Within hours of the shootings, Los Angeles Mayor Antonio Villaraigosa set up a news conference outside the Lupoe home, offering his take on the devastating situation. "A man who recently lost his job allowed the despair to put him over the edge," he said. "Unfortunately this has been an all-too-common story in the last few months. But that does not and should not lead people to resort to desperate measures."
The mayor was alluding to the fact that there have been five cases of murder-suicide in Southern California in the last year. The majority of the shooters in these incidents were facing work-related or financial crises.
The mayor also advised people to reach out for financial advice and mental health counseling. Again, there was no mention of concrete measures to provide jobs, or to counteract the housing crisis.
Ironically, the very agencies that provide such counseling are threatened with drastic cuts due to the California budget crisis. Ken Kondo, press spokesman for the LA Department of Mental Health, said that calls to the department's hotline have more than doubled since last year, with 22,000 calls specifically related to economic stress received in the last six months alone.
"Since the rise of foreclosures and unemployment we have seen a huge increase in calls," Kondo told Deutsche Press-Agentur.
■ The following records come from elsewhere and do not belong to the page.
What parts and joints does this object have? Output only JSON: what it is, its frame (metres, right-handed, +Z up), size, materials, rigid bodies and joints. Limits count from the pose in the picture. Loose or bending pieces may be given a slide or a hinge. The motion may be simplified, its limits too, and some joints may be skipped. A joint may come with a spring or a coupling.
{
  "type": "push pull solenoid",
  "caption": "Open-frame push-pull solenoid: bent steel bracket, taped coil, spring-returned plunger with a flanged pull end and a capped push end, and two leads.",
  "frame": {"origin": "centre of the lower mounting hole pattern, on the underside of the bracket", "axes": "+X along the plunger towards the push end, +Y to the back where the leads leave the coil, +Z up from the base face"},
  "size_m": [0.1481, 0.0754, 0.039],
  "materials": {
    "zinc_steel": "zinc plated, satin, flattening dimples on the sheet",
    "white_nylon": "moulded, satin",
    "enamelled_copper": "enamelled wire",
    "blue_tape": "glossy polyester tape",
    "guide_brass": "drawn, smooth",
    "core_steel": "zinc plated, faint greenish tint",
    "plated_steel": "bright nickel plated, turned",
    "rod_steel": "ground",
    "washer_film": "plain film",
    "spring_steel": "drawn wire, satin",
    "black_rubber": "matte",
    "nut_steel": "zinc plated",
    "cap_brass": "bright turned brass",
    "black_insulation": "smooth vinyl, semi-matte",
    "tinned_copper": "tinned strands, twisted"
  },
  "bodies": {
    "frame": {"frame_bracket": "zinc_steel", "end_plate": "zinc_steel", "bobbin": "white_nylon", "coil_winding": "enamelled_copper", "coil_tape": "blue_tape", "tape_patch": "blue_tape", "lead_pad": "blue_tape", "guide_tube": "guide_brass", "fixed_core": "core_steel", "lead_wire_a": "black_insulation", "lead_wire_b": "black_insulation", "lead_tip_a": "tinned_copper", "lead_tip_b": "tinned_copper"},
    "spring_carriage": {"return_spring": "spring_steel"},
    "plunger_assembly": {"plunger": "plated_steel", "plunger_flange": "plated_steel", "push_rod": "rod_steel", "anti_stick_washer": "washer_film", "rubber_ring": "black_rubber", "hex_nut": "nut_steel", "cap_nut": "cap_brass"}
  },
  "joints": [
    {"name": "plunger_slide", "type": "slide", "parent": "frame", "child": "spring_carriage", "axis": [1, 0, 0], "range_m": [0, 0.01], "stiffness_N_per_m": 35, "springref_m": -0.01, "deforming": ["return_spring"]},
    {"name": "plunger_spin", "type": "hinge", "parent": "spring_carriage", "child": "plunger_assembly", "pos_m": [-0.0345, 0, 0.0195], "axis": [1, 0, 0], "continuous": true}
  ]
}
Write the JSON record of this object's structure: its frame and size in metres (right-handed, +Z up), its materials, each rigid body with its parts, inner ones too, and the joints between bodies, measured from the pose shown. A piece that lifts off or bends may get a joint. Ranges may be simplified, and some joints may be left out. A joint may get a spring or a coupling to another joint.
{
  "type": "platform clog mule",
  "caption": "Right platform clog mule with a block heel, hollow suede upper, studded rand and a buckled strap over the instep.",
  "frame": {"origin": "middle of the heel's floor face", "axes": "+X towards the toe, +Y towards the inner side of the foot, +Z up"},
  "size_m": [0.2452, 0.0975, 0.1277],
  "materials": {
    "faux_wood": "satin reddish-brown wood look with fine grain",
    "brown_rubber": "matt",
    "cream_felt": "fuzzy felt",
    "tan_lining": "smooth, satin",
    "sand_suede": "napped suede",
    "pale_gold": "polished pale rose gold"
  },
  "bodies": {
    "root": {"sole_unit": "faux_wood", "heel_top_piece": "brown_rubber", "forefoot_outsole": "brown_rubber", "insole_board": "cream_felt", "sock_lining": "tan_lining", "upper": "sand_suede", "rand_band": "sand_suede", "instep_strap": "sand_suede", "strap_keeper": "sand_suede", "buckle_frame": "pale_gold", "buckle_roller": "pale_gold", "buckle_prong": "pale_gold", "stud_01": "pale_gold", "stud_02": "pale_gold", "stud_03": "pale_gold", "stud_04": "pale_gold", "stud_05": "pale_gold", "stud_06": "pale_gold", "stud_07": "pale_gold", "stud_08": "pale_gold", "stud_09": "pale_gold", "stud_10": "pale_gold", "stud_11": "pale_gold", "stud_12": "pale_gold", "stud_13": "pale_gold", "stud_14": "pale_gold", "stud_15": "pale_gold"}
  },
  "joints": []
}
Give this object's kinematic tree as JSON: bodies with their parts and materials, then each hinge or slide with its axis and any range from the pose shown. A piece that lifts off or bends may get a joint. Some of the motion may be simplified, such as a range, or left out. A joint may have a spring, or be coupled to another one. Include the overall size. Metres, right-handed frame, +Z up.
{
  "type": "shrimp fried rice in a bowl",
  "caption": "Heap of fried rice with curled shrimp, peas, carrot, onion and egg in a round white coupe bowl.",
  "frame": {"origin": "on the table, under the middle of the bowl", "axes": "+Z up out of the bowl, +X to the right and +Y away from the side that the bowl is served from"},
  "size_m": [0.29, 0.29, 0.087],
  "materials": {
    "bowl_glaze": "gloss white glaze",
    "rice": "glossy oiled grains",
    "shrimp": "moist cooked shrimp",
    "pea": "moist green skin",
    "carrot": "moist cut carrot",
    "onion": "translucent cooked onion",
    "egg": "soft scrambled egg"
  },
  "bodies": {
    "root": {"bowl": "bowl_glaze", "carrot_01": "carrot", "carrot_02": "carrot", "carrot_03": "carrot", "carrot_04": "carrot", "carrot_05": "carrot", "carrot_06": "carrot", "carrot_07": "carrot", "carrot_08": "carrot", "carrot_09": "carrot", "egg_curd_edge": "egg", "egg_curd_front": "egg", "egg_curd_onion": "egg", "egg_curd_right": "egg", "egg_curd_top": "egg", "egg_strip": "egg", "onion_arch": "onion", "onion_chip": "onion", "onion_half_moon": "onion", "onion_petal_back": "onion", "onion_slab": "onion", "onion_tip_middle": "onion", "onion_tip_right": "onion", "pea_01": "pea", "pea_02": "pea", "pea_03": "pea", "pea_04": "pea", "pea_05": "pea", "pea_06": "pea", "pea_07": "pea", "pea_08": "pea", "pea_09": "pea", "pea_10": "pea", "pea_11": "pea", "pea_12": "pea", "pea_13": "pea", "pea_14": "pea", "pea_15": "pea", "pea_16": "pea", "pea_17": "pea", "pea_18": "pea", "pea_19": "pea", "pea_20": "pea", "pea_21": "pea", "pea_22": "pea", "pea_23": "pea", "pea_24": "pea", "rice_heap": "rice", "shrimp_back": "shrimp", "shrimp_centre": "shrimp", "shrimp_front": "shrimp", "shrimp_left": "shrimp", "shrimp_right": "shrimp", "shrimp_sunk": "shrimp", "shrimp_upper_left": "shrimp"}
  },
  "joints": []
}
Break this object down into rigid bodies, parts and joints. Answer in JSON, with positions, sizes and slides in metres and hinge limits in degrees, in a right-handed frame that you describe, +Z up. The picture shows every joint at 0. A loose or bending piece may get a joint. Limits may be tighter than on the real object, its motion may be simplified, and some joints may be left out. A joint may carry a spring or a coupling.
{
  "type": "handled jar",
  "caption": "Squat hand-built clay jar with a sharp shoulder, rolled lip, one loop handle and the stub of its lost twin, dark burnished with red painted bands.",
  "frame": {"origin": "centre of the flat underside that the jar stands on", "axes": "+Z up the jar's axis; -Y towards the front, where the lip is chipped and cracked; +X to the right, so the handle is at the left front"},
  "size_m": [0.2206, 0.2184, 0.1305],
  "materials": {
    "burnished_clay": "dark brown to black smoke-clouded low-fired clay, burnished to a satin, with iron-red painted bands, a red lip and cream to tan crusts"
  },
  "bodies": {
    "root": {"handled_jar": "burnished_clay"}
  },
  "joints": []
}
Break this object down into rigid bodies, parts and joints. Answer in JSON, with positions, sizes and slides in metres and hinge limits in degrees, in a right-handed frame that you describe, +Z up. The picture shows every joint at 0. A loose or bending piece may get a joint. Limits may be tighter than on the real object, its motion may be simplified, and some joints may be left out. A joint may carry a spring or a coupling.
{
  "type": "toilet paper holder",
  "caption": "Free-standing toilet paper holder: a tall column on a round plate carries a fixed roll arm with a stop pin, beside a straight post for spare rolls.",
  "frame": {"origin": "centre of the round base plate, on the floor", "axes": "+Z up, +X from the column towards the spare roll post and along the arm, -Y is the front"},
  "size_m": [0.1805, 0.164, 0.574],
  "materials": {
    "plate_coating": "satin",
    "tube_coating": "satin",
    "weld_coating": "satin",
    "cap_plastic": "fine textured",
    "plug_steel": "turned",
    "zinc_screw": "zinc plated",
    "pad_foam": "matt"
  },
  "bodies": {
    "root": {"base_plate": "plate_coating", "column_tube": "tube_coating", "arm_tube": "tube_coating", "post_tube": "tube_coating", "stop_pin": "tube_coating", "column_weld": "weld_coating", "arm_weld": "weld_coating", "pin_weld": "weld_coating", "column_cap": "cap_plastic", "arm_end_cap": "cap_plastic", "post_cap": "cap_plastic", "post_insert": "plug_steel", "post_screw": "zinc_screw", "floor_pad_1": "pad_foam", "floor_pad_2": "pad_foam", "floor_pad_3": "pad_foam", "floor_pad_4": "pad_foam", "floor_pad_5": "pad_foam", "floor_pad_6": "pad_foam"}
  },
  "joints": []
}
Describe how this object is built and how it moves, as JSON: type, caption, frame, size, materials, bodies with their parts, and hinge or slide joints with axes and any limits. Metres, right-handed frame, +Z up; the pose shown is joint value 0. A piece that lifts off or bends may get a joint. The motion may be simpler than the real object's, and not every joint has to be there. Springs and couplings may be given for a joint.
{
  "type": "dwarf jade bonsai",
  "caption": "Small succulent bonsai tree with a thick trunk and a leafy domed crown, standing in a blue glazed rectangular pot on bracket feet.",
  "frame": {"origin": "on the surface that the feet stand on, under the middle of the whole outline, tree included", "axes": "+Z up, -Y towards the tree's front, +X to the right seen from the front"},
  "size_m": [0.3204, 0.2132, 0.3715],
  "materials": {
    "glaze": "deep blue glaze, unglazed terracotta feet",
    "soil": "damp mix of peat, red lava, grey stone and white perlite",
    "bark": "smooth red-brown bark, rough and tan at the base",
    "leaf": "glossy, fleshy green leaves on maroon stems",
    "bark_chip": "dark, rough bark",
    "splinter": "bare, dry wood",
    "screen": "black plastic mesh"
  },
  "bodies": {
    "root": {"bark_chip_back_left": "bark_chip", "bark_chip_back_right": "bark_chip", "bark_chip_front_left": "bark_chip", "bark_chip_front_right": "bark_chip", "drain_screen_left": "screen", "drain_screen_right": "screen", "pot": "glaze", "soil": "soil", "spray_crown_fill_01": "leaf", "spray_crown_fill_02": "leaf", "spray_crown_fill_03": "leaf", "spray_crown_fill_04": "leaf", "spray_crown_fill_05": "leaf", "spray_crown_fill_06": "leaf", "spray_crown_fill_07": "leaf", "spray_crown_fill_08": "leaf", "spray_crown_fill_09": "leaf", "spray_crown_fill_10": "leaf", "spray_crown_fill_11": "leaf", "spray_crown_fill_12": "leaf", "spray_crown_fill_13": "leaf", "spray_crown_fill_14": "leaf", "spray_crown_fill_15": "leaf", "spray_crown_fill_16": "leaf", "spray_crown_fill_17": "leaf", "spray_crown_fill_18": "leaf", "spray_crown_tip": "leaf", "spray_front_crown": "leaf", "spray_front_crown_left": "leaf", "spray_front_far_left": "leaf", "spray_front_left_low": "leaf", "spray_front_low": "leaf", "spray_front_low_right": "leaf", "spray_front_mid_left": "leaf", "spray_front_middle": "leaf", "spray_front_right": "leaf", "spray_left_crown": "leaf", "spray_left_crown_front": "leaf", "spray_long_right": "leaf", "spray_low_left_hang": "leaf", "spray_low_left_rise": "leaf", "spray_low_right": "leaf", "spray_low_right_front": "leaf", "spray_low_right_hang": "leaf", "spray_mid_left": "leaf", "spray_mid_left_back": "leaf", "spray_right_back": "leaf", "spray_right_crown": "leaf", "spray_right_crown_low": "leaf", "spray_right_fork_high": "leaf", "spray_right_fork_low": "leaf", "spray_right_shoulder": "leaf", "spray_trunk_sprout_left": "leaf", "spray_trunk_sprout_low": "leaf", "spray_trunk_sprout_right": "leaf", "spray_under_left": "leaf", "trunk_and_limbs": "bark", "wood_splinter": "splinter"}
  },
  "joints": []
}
He said the cuts "would have a terrible impact, especially with the amount of traumatic incidents we are having."
Some of the most brutal incidents in the region over the last year:
• On Christmas eve, a man dressed as Santa Claus arrived at the home of his former mother and father-in-law in Covina, Calif. He killed his ex-wife and eight of her relatives and later killed himself.
• Last October, an unemployed and financially distraught financial manager shot his wife, three children, his mother in-law and then himself in the Porter Ranch area of the San Fernando Valley.
• In February 2007, an apparent murder-suicide claimed the lives of five family members in Yorba Linda. A 14-year-old son survived.